→ **INPUT DATA**
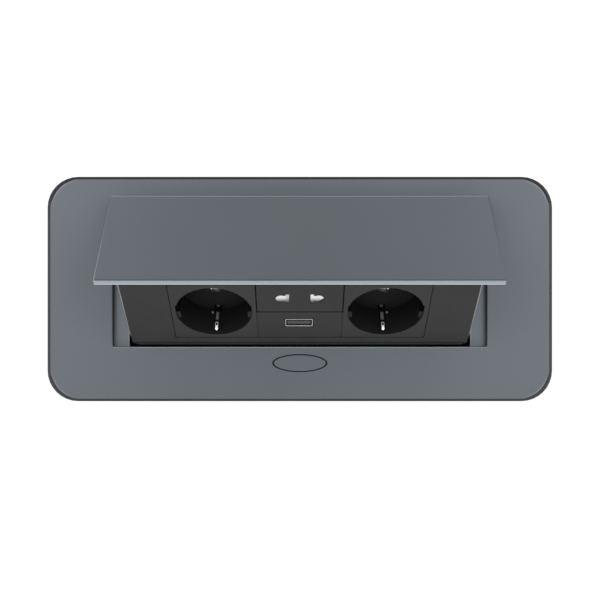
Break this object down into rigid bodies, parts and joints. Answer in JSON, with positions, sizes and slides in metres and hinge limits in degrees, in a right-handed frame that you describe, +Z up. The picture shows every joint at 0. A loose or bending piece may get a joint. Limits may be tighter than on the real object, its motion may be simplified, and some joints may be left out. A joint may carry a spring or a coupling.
{
  "type": "in-desk power module",
  "caption": "Desk-mounted pop-up power module: grey plate and hinged lid, black panel with two earthed sockets, a two-pin outlet and a USB port.",
  "frame": {"origin": "centre of the module's bounding box at the underside of the housing", "axes": "+Z up through the desk top, +Y towards the hinge at the rear, +X to the right as seen from the front"},
  "size_m": [0.28, 0.1244, 0.1138],
  "materials": {
    "grey_metal": "grey anodised, fine satin",
    "black_plastic": "black, satin",
    "dark_plastic": "black, matte",
    "steel": "zinc plated",
    "nickel": "nickel plated",
    "brass": "plain",
    "board": "green laminate",
    "magnet": "nickel plated block"
  },
  "bodies": {
    "root": {"faceplate": "grey_metal", "housing": "dark_plastic", "housing_screw_1": "steel", "housing_screw_2": "steel", "housing_screw_3": "steel", "housing_screw_4": "steel", "spring_clip_left": "steel", "spring_clip_right": "steel", "clip_rivet_left": "steel", "clip_rivet_right": "steel", "hinge_bracket_left": "steel", "hinge_bracket_right": "steel", "hinge_pin_left": "steel", "hinge_pin_right": "steel", "torsion_spring_left": "steel", "torsion_spring_right": "steel", "bracket_screw_1": "steel", "bracket_screw_2": "steel", "bracket_screw_3": "steel", "bracket_screw_4": "steel", "cable_gland": "dark_plastic", "gland_nut": "dark_plastic", "button_spring": "steel", "lever_pin": "steel", "catch_magnet": "magnet"},
    "unit": {"lid": "grey_metal", "cheek_left": "steel", "cheek_right": "steel", "lid_screw_1": "steel", "lid_screw_2": "steel", "lid_screw_3": "steel", "lid_screw_4": "steel", "cheek_rivet_1": "steel", "cheek_rivet_2": "steel", "cheek_rivet_3": "steel", "cheek_rivet_4": "steel", "panel_frame": "black_plastic", "rear_cover": "dark_plastic", "schuko_insert_left": "black_plastic", "schuko_insert_right": "black_plastic", "earth_clip_left": "nickel", "earth_clip_right": "nickel", "line_contact_left": "brass", "line_contact_right": "brass", "neutral_contact_left": "brass", "neutral_contact_right": "brass", "socket_screw_left": "steel", "socket_screw_right": "steel", "two_pin_module": "black_plastic", "pin_contact_left": "nickel", "pin_contact_right": "nickel", "usb_module": "black_plastic", "usb_shell": "steel", "usb_tongue": "black_plastic", "usb_board": "board", "terminal_block": "black_plastic", "keeper_plate": "steel"},
    "button": {"push_button": "grey_metal"},
    "lever": {"release_lever": "dark_plastic"}
  },
  "joints": [
    {"name": "unit_hinge", "type": "hinge", "parent": "root", "child": "unit", "pos_m": [0, 0.05, 0.0432], "axis": [1, 0, 0], "range_deg": [0, 41.2], "stiffness_Nm_per_rad": 0.7, "springref_deg": -57.3, "deforming": ["torsion_spring_left", "torsion_spring_right"]},
    {"name": "button_press", "type": "slide", "parent": "root", "child": "button", "axis": [0, 0, -1], "range_m": [0, 0.0025], "stiffness_N_per_m": 500, "springref_m": -0.002, "deforming": ["button_spring"]},
    {"name": "lever_pivot", "type": "hinge", "parent": "root", "child": "lever", "pos_m": [0, -0.036, 0.0051], "axis": [1, 0, 0], "range_deg": [0, 26.6]}
  ],
  "couplings": [
    {"joint": "lever_pivot", "follows": "button_press", "rad_per_m": 185}
  ]
}
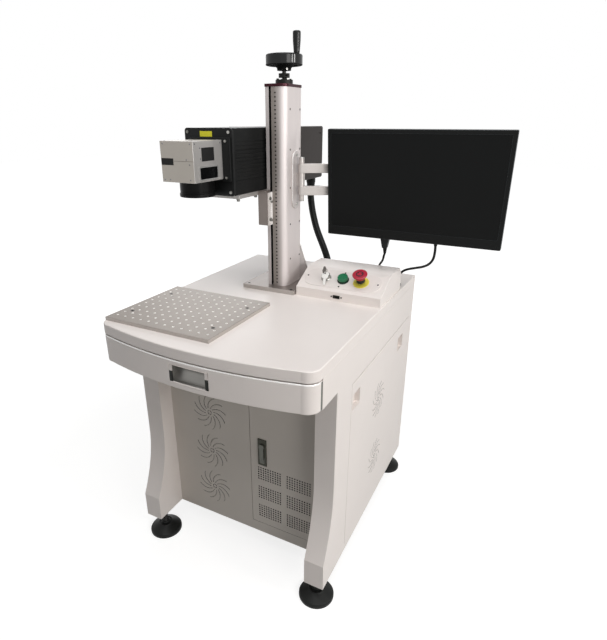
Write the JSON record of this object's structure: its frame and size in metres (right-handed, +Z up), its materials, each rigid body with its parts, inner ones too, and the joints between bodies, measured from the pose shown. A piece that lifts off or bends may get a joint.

→ **EXERCISE TASK**
Please reproduce the entire listing, exactly as shown.

→ **TASK SOLUTION**
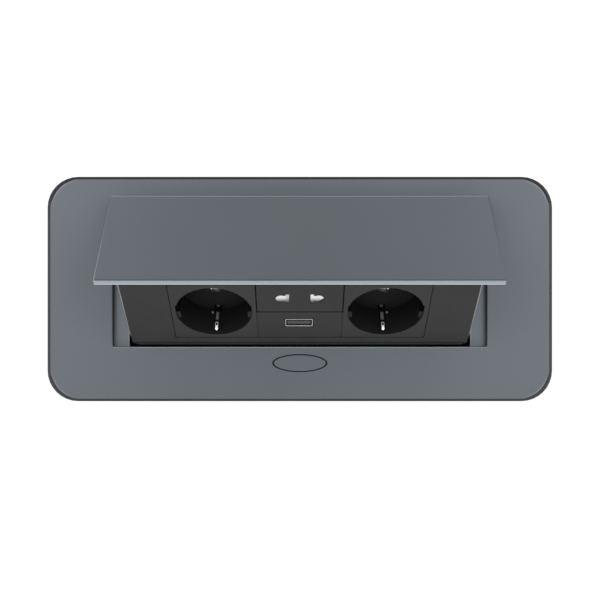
Break this object down into rigid bodies, parts and joints. Answer in JSON, with positions, sizes and slides in metres and hinge limits in degrees, in a right-handed frame that you describe, +Z up. The picture shows every joint at 0. A loose or bending piece may get a joint. Limits may be tighter than on the real object, its motion may be simplified, and some joints may be left out. A joint may carry a spring or a coupling.
{
  "type": "in-desk power module",
  "caption": "Desk-mounted pop-up power module: grey plate and hinged lid, black panel with two earthed sockets, a two-pin outlet and a USB port.",
  "frame": {"origin": "centre of the module's bounding box at the underside of the housing", "axes": "+Z up through the desk top, +Y towards the hinge at the rear, +X to the right as seen from the front"},
  "size_m": [0.28, 0.1244, 0.1138],
  "materials": {
    "grey_metal": "grey anodised, fine satin",
    "black_plastic": "black, satin",
    "dark_plastic": "black, matte",
    "steel": "zinc plated",
    "nickel": "nickel plated",
    "brass": "plain",
    "board": "green laminate",
    "magnet": "nickel plated block"
  },
  "bodies": {
    "root": {"faceplate": "grey_metal", "housing": "dark_plastic", "housing_screw_1": "steel", "housing_screw_2": "steel", "housing_screw_3": "steel", "housing_screw_4": "steel", "spring_clip_left": "steel", "spring_clip_right": "steel", "clip_rivet_left": "steel", "clip_rivet_right": "steel", "hinge_bracket_left": "steel", "hinge_bracket_right": "steel", "hinge_pin_left": "steel", "hinge_pin_right": "steel", "torsion_spring_left": "steel", "torsion_spring_right": "steel", "bracket_screw_1": "steel", "bracket_screw_2": "steel", "bracket_screw_3": "steel", "bracket_screw_4": "steel", "cable_gland": "dark_plastic", "gland_nut": "dark_plastic", "button_spring": "steel", "lever_pin": "steel", "catch_magnet": "magnet"},
    "unit": {"lid": "grey_metal", "cheek_left": "steel", "cheek_right": "steel", "lid_screw_1": "steel", "lid_screw_2": "steel", "lid_screw_3": "steel", "lid_screw_4": "steel", "cheek_rivet_1": "steel", "cheek_rivet_2": "steel", "cheek_rivet_3": "steel", "cheek_rivet_4": "steel", "panel_frame": "black_plastic", "rear_cover": "dark_plastic", "schuko_insert_left": "black_plastic", "schuko_insert_right": "black_plastic", "earth_clip_left": "nickel", "earth_clip_right": "nickel", "line_contact_left": "brass", "line_contact_right": "brass", "neutral_contact_left": "brass", "neutral_contact_right": "brass", "socket_screw_left": "steel", "socket_screw_right": "steel", "two_pin_module": "black_plastic", "pin_contact_left": "nickel", "pin_contact_right": "nickel", "usb_module": "black_plastic", "usb_shell": "steel", "usb_tongue": "black_plastic", "usb_board": "board", "terminal_block": "black_plastic", "keeper_plate": "steel"},
    "button": {"push_button": "grey_metal"},
    "lever": {"release_lever": "dark_plastic"}
  },
  "joints": [
    {"name": "unit_hinge", "type": "hinge", "parent": "root", "child": "unit", "pos_m": [0, 0.05, 0.0432], "axis": [1, 0, 0], "range_deg": [0, 41.2], "stiffness_Nm_per_rad": 0.7, "springref_deg": -57.3, "deforming": ["torsion_spring_left", "torsion_spring_right"]},
    {"name": "button_press", "type": "slide", "parent": "root", "child": "button", "axis": [0, 0, -1], "range_m": [0, 0.0025], "stiffness_N_per_m": 500, "springref_m": -0.002, "deforming": ["button_spring"]},
    {"name": "lever_pivot", "type": "hinge", "parent": "root", "child": "lever", "pos_m": [0, -0.036, 0.0051], "axis": [1, 0, 0], "range_deg": [0, 26.6]}
  ],
  "couplings": [
    {"joint": "lever_pivot", "follows": "button_press", "rad_per_m": 185}
  ]
}
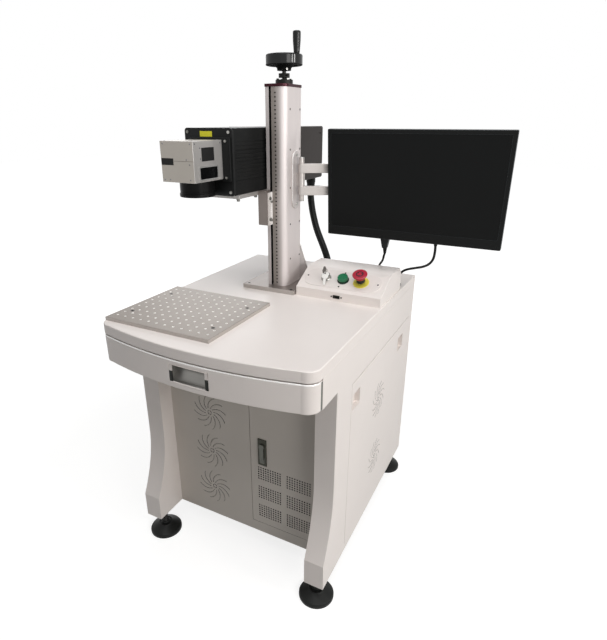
Write the JSON record of this object's structure: its frame and size in metres (right-handed, +Z up), its materials, each rigid body with its parts, inner ones too, and the joints between bodies, measured from the pose shown. A piece that lifts off or bends may get a joint.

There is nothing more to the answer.